Another college song, "Torchbearers", was written in 1896 by Francis Fulkerson (class of 1896) and professor Arthur Bissell, inspired by a Cahuilla festival that professor Frank Brackett and David Barrows (class of 1894) had attended.[76][77] Originally titled "Ghost Dance", its name was changed and lyrics re-written by professor Ramsay Harris in 1930.[78][76] In 1932, the Pomona men's glee club won the first and only National Glee Club Championship with their performance of the song.[79][76] In 2009, its lyrics were modified to remove culturally appropriative aspects, but lingering concerns led to its retirement from active repertoire in 2015,[76] and it is likewise unrecognized by most current students.

Several other less well-known Pomona songs continue to be sung by the college's choral program.[80]

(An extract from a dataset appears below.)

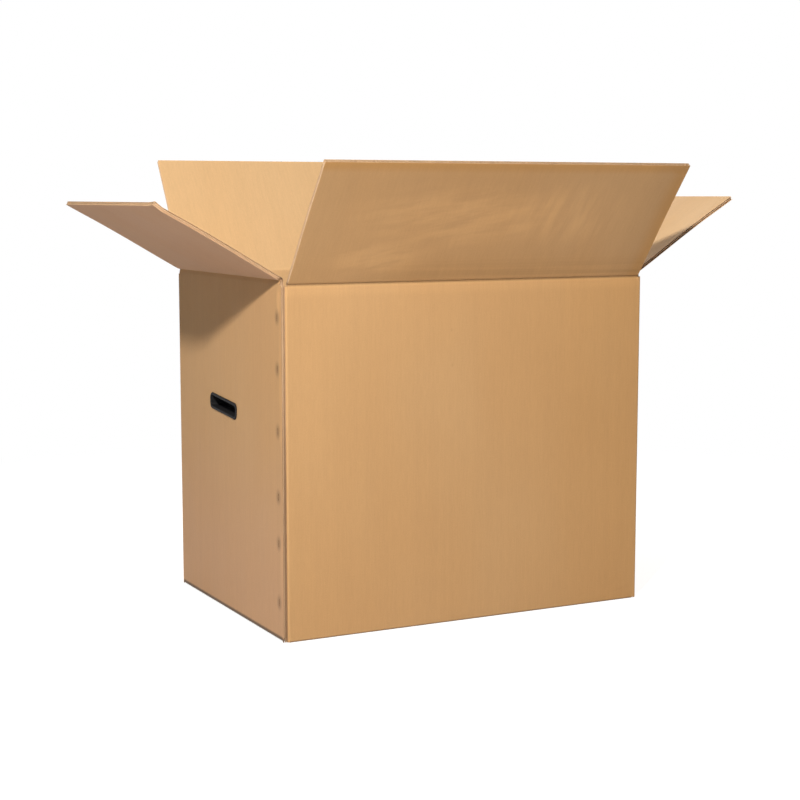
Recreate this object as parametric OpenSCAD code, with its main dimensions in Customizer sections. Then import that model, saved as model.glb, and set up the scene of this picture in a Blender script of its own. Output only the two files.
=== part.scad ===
// Open moving box of double-wall corrugated board, standing on its closed and taped bottom.
// X runs along the long walls, Y from the front to the rear and Z up.
// The origin is on the floor, under the middle of the box.

/* [Box] */
// Outside length of the box, along X
box_l = 700; // [500:1:1000]
// Outside width of the box, along Y
box_w = 490; // [400:1:700]
// Height of the long top creases above the floor
box_h = 590; // [480:1:800]

/* [Board] */
// Thickness of the double-wall board
board_t = 6.5; // [4:0.1:8]
// Outside radius of the folds
fold_r = 4; // [1:0.1:5]
// Room left between two layers of board that fold over each other
layer_gap = 0.5; // [0.2:0.1:1.5]

/* [Top flaps] */
// Lean of the front flap, outwards from upright
front_angle = 37.5; // [0:0.5:120]
// Lean of the rear flap, outwards from upright
rear_angle = 32; // [0:0.5:120]
// Lean of the left flap, outwards from upright
left_angle = 60.5; // [0:0.5:120]
// Lean of the right flap, outwards from upright
right_angle = 58; // [0:0.5:120]
// Opening between the long flaps when they are closed
flap_meet_gap = 2; // [0.5:0.5:10]
// Distance from the seam's fold to the ends of the front flaps
corner_slot = 4; // [3:0.5:8]
// Room between each flap and the walls beside it
flap_side_gap = 1; // [0.5:0.1:4]
// How far the corner slots are cut past the creases, into the walls
slot_depth = 1; // [0.5:0.1:5]
// Angle past 45 degrees that each crease is bevelled on the inside
crease_relief_angle = 1; // [0.5:0.1:3]

/* [Stapled seam] */
// Width of the tab that the front wall carries round the corner
tab_w = 40; // [32:1:60]
// How much narrower the tab's free edge is at each end
tab_taper = 12; // [0:1:20]
// Distance from the tab's ends to the closed flaps
tab_end_gap = 3; // [1:0.5:10]
// Gap between the tab and the left wall
seam_gap = 0.2; // [0.1:0.1:0.6]
// How far the left wall's raw edge stops behind the front face
raw_edge_back = 2; // [1:0.5:5]

/* [Staples] */
// Number of staples in the seam
staple_count = 6; // [3:1:8]
// Height of the lowest staple above the floor
staple_low = 65; // [50:1:100]
// Distance of the highest staple below the long top creases
staple_drop = 53; // [45:1:90]
// Distance from the raw edge to the staples
staple_in = 18; // [12:1:22]
// Outside length of a staple
staple_l = 13; // [10:0.5:16]
// Width of the flat staple wire
wire_w = 2; // [1.2:0.1:3]
// Thickness of the flat staple wire
wire_t = 0.6; // [0.4:0.1:0.9]
// Depth that a staple is pressed into the board
staple_sink = 0.4; // [0.1:0.1:0.4]
// Length of each clinched end, inside the box
clinch_l = 5; // [3:0.5:6]

/* [Hand holds] */
// Length over the rim of a hand hold
grip_l = 126; // [100:1:150]
// Height over the rim of a hand hold
grip_h = 29; // [26:0.5:60]
// Corner radius of the rim
grip_r = 10; // [8:0.5:12]
// Distance of the hand holds below the long top creases
grip_drop = 224; // [150:1:300]
// Distance of the hand holds behind the middle of the end walls
grip_back = 18; // [0:1:40]
// Slope of the hand holds, with the front end lower
grip_tilt = 4.3; // [0:0.1:8]
// Width of the rim that lies on the board
rim_w = 3; // [2:0.1:4]
// Thickness of the rim
rim_t = 2; // [1.5:0.1:3]
// Step round the outside of the rim
rim_step = 0.8; // [0.3:0.1:1]
// Wall of the moulded cup
cup_wall = 1.6; // [1:0.1:2.5]
// Depth of the cup behind the outside of the board
cup_depth = 30; // [20:1:50]
// Play between the cup and its hole in the board
cup_gap = 0.4; // [0.2:0.1:1]
// Height of the catches that hold the cup from inside
catch_h = 2; // [1.5:0.1:3]
// Length of each catch
catch_l = 16; // [8:1:25]
// Run of the ramp on each catch
catch_run = 6; // [4:0.5:10]
// Distance of the catches from the middle of the cup
catch_out = 34; // [20:1:38]

/* [Bottom tape] */
// Width of the tape over the bottom seam
tape_w = 48; // [36:1:75]
// Thickness of the tape, pressed level with the board
tape_t = 0.1; // [0.05:0.01:0.3]

/* [Hidden] */
$fn = 48;

// Overlap that lets a cut or a joined piece pass its neighbour's face
over = 1;
half_l = box_l / 2;
half_w = box_w / 2;

// Creases: the end flaps close over the long ones at the top and inside them at the bottom,
// so both their creases lie one board and a gap above those of the long flaps
layer = board_t + layer_gap;
end_crease_z = box_h + layer;
end_bottom_z = layer;
mitre_drop = board_t * tan(45 + crease_relief_angle);
flap_l = half_w - flap_meet_gap / 2;
slot_top_z = box_h - slot_depth;
slot_bottom_z = end_bottom_z + slot_depth;
end_half = half_w - board_t - flap_side_gap;
long_half = half_l - board_t - flap_side_gap;

// The front wall stops inside the left wall, where it folds to the tab
seam_fold_x = -half_l + board_t + seam_gap;
front_left_x = seam_fold_x + corner_slot;
tab_low_z = end_bottom_z + board_t + tab_end_gap;
tab_high_z = box_h - board_t - tab_end_gap;

// Staples: even steps, each shifted a little by hand
STAPLE_SHIFT = [0, 5, -12, 2, 10, 0];
staple_y = -half_w + raw_edge_back + staple_in;
staple_step = (box_h - staple_drop - staple_low) / (staple_count - 1);
crown_x = -half_l + staple_sink - wire_t;
clinch_x = seam_fold_x + board_t;

// Hand holds
grip_z = box_h - grip_drop;
catch_root = grip_h / 2 - rim_w - over;

board_tan = [0.78, 0.61, 0.42];
inner_tan = [0.84, 0.68, 0.49];

// What an outside corner at the origin loses when it is rounded, with the solid towards +x and +y
module corner_loss(r) {
    difference() {
        translate([-over, -over]) square(r + over);
        translate([r, r]) circle(r);
    }
}

// Stretches a section of inwards depth and height along X, about its middle
module along_x(length) {
    rotate([90, 0, 90]) linear_extrude(length, center = true) children();
}

// The same along Y
module along_y(length) {
    rotate([90, 0, 0]) linear_extrude(length, center = true) children();
}

// Section through a wall and the bottom flap that it carries
module panel_section(low, high) {
    difference() {
        union() {
            polygon([[0, low], [board_t, low], [board_t, high - mitre_drop], [0, high]]);
            translate([0, low]) square([flap_l, board_t]);
        }
        translate([0, low]) corner_loss(fold_r);
    }
}

// Section through a top flap whose crease is at the origin, leaning outwards
module flap_section(lean) {
    rotate(lean) polygon([[0, 0], [board_t, mitre_drop], [board_t, flap_l], [0, flap_l]]);
}

// What the inside bevel takes from the top of the front wall, as far as the end walls
module long_bevel() {
    translate([0, -half_w, box_h])
    along_x(2 * (half_l - board_t))
    polygon([[0, 0], [2 * board_t, -2 * mitre_drop], [2 * board_t, over], [0, over]]);
}

// The four walls between the corner slots: one strip of board, split at the stapled seam
module wall_ring() {
    difference() {
        translate([0, 0, slot_bottom_z])
        linear_extrude(slot_top_z - slot_bottom_z)
        difference() {
            square([box_l, box_w], center = true);
            square([box_l - 2 * board_t, box_w - 2 * board_t], center = true);
            translate([half_l, -half_w]) rotate(90) corner_loss(fold_r);
            translate([half_l, half_w]) rotate(180) corner_loss(fold_r);
            translate([-half_l, half_w]) rotate(-90) corner_loss(fold_r);
            translate([seam_fold_x, -half_w]) corner_loss(fold_r);
            translate([-half_l - over, -half_w - over]) square([board_t + over, raw_edge_back + over]);
            translate([-half_l + board_t, -half_w - over]) square([seam_gap, board_t + 2 * over]);
        }
        long_bevel();
        mirror([0, 1, 0]) long_bevel();
    }
}

// The tab on the front wall, inside the left wall, with tapered ends
module seam_tab() {
    free_y = -half_w + tab_w;
    root_y = -half_w + board_t;
    translate([seam_fold_x, 0, 0])
    rotate([90, 0, 90])
    linear_extrude(board_t)
    polygon([
        [root_y - over, tab_low_z], [root_y, tab_low_z], [free_y, tab_low_z + tab_taper],
        [free_y, tab_high_z - tab_taper], [root_y, tab_high_z], [root_y - over, tab_high_z]
    ]);
}

// Front wall and front bottom flap
module front_panel() {
    translate([(long_half + front_left_x) / 2, -half_w, 0])
    along_x(long_half - front_left_x)
    panel_section(0, box_h);
}

// Rear wall and rear bottom flap
module rear_panel() {
    mirror([0, 1, 0]) translate([0, -half_w, 0]) along_x(2 * long_half) panel_section(0, box_h);
}

// One end wall with its bottom flap, which lies on the long ones
module end_panel() {
    translate([-half_l, 0, 0]) along_y(2 * end_half) panel_section(end_bottom_z, end_crease_z);
}

// A rectangle with rounded corners, about the origin
module round_rect(length, height, r) {
    square([length - 2 * r, height], center = true);
    square([length, height - 2 * r], center = true);
    for (x = [-1, 1], y = [-1, 1])
        translate([x * (length / 2 - r), y * (height / 2 - r)]) circle(r);
}

// Carries a shape drawn in the YZ plane to the left hand hold, where local z points into the box
module at_grip() {
    translate([-half_l, grip_back, grip_z]) rotate([grip_tilt, 0, 0]) rotate([90, 0, 90]) children();
}

// A rounded slab of the hand hold, between two depths behind the outside of the board
module grip_slab(from, to, inset) {
    translate([0, 0, from])
    linear_extrude(to - from)
    round_rect(grip_l - 2 * inset, grip_h - 2 * inset, grip_r - inset);
}

// The hole that a hand hold fills
module grip_hole() {
    at_grip() grip_slab(-over, board_t + over, rim_w - cup_gap);
}

// The tape's own strip, which is also its seat in the board
module tape_strip() {
    translate([-long_half, -tape_w / 2, 0]) cube([2 * long_half, tape_w, tape_t]);
}

// Six flat-wire staples, each with a crown outside and its ends clinched inside
module staple_set() {
    for (i = [0 : staple_count - 1]) {
        shift = STAPLE_SHIFT[i % len(STAPLE_SHIFT)];
        translate([0, staple_y - wire_w / 2, staple_low + i * staple_step + shift]) {
            translate([crown_x, 0, -staple_l / 2]) cube([wire_t, wire_w, staple_l]);
            for (end = [0, 1]) mirror([0, 0, end]) {
                translate([crown_x, 0, staple_l / 2 - wire_t])
                    cube([clinch_x + wire_t - crown_x, wire_w, wire_t]);
                translate([clinch_x, 0, staple_l / 2 - clinch_l])
                    cube([wire_t, wire_w, clinch_l]);
            }
        }
    }
}

module carton() {
    color(board_tan)
    difference() {
        union() {
            wall_ring();
            seam_tab();
            front_panel();
            rear_panel();
            end_panel();
            mirror([1, 0, 0]) end_panel();
        }
        grip_hole();
        mirror([1, 0, 0]) grip_hole();
        staple_set();
        tape_strip();
    }
}

module front_flap() {
    color(board_tan)
    translate([(long_half + front_left_x) / 2, -half_w, box_h])
    along_x(long_half - front_left_x)
    flap_section(front_angle);
}

module rear_flap() {
    color(inner_tan)
    mirror([0, 1, 0])
    translate([0, -half_w, box_h])
    along_x(2 * long_half)
    flap_section(rear_angle);
}

// An end flap, on the left when drawn as it is
module end_flap(lean) {
    translate([-half_l, 0, end_crease_z]) along_y(2 * end_half) flap_section(lean);
}

module left_flap() {
    color(board_tan) end_flap(left_angle);
}

module right_flap() {
    color(inner_tan) mirror([1, 0, 0]) end_flap(right_angle);
}

module seam_staples() {
    color([0.45, 0.38, 0.3]) staple_set();
}

// A ramped catch on the cup, whose flat face lies on the inside of the board
module grip_catch(x, side) {
    mirror([0, side, 0])
    translate([x, catch_root, board_t])
    rotate([90, 0, 90])
    linear_extrude(catch_l, center = true)
    polygon([[0, 0], [catch_h + over, 0], [over, catch_run], [0, catch_run]]);
}

// A moulded hand hold: a stepped rim on the board, a closed cup behind it and four catches inside
module hand_hold() {
    at_grip()
    difference() {
        union() {
            grip_slab(-rim_t / 2, 0, 0);
            grip_slab(-rim_t, 0, rim_step);
            grip_slab(-rim_t, cup_depth, rim_w);
            for (side = [0, 1], x = [-catch_out, catch_out]) grip_catch(x, side);
        }
        grip_slab(-rim_t - over, cup_depth - cup_wall, rim_w + cup_wall);
    }
}

module left_handle() {
    color([0.09, 0.09, 0.1]) hand_hold();
}

module right_handle() {
    color([0.09, 0.09, 0.1]) mirror([1, 0, 0]) hand_hold();
}

module bottom_tape() {
    color([0.66, 0.49, 0.3]) tape_strip();
}

carton();
front_flap();
rear_flap();
left_flap();
right_flap();
seam_staples();
left_handle();
right_handle();
bottom_tape();
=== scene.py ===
import math

import bmesh
import bpy
from bpy.props import FloatProperty, FloatVectorProperty, PointerProperty
from mathutils import Matrix, Vector, noise


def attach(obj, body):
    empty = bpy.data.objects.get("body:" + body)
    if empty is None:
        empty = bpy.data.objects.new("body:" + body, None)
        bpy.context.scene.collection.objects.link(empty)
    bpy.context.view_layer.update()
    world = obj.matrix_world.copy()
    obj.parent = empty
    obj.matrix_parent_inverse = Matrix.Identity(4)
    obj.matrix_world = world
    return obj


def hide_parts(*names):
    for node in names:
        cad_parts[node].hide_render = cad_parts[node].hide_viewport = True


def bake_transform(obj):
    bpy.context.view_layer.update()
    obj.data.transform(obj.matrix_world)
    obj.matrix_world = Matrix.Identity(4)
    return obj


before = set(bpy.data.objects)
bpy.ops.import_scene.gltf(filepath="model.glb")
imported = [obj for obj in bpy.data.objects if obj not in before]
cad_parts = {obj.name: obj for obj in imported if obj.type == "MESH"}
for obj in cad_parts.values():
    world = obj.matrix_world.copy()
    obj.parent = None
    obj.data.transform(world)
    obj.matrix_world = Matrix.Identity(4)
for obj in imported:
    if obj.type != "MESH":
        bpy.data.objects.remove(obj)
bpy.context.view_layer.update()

bl_info = {
    "name": "Moving box",
    "version": (1, 0, 0),
    "blender": (4, 5, 0),
    "location": "View3D > Sidebar > Box",
    "description": "Open moving box of double-wall board with hinged flaps and moulded hand holds",
    "category": "Object",
}

# How the blank is cut, scored and stapled, in metres
SEAM_GAP = 0.0002
TAB_WIDTH = 0.040
TAB_LOW, TAB_HIGH, TAB_TAPER = 0.0165, 0.5805, 0.012
RAW_EDGE_BACK = 0.002
CORNER_FOOT = 0.0012
CORNER_SLOT = 0.004
FLAP_SIDE_GAP = 0.001
SLOT_DEPTH = 0.001
MEETING_GAP = 0.002
INNER_FILLET = 0.0012
FLUTE_THICKNESS = 0.00026
CREASE_REACH = 0.008
DIP_DEPTH = 0.0013
DIP_FLAP_REACH = 0.005
SAG = 0.0056
STAPLE_HEIGHTS = (0.065, 0.1644, 0.2418, 0.3502, 0.4526, 0.537)
STAPLE_Y = -0.225
GRIP_PLACE = (0.018, 0.366)
GRIP_HOLE = (0.1214, 0.0244, 0.0075)
GRIP_TILT = math.radians(4.3)
FLOOR_DROP = 0.0004


def length_value(name, description, default):
    return FloatProperty(name=name, description=description, default=default, unit="LENGTH")


def angle_value(name, description, degrees):
    return FloatProperty(name=name, description=description, default=math.radians(degrees), subtype="ANGLE")


def colour_value(name, description, default):
    return FloatVectorProperty(name=name, description=description, default=default, size=3, subtype="COLOR")


def place_value(name, description, default):
    return FloatVectorProperty(name=name, description=description, default=default, size=3,
                               subtype="TRANSLATION")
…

Every class at Pomona creates its own class banner. In this longstanding tradition, the first-year class would present, or "spring", its banner in a public forum in which it could be seen by the majority of the student body, and then try to whisk it away to the Ghosts, a mentor group organization, before the second-years could capture it.[4] The Ghosts would then judge whether or not the banner spring was legitimate according to a complicated set of rules.[79] Notable banner springs occurred at the Fox Theater in Pomona (1932)[79] and in front of a train carrying fans returning from a football game (1949).[81] The 1949 spring was preceded by an attempt made from a helicopter, which was declared illegitimate because the banner could not be presented from a moving vehicle.[82]

Oxy bonfire

External image
image icon The 1939 Oxy bonfire, featuring "Beat Oxy!" signs

During the era when Pomona's primary athletic rival was the Occidental Tigers, a bonfire and rally was held prior to the homecoming football game with the college,[83][40] traditionally assembled by first-year men.[84][85] A corresponding "Pomona bonfire" at Occidental remains extant.[86]

Pole Rush

A group of roughly thirty men fight brawling, with some on the ground and one managing to climb a large wooden pole in the center
The 1914 pole rush

The annual Pole Rush, a competition between first-years and second-years, began shortly after Pomona was founded and was last held in 1926.[87] It was a brawl in which men from both classes attempted to be the first to get their class's colors to the top of a pole.[87]

Sophomore Arch

The Clark III dormitory, completed in 1930, includes a short tunnel connecting Sixth St. to Bixby Plaza. For a number of years after its completion, the second-years forbade first-years to pass through it, and it has been known ever since as the Sophomore Arch.[78]

Weigh-in

An anguished female student endures the weigh-in, 1953

Sometime after World War II, Pomona's football team began an annual practice of forcibly weighing and measuring the proportions of the incoming first-year women during orientation, and then compiling and distributing booklets with the information. Sponsors objected to the tradition in 1972 and forced the team to end it. The team attempted to revive it a year later but were foiled by the sponsors and dean of students Jean Walton.[88][89][59][4]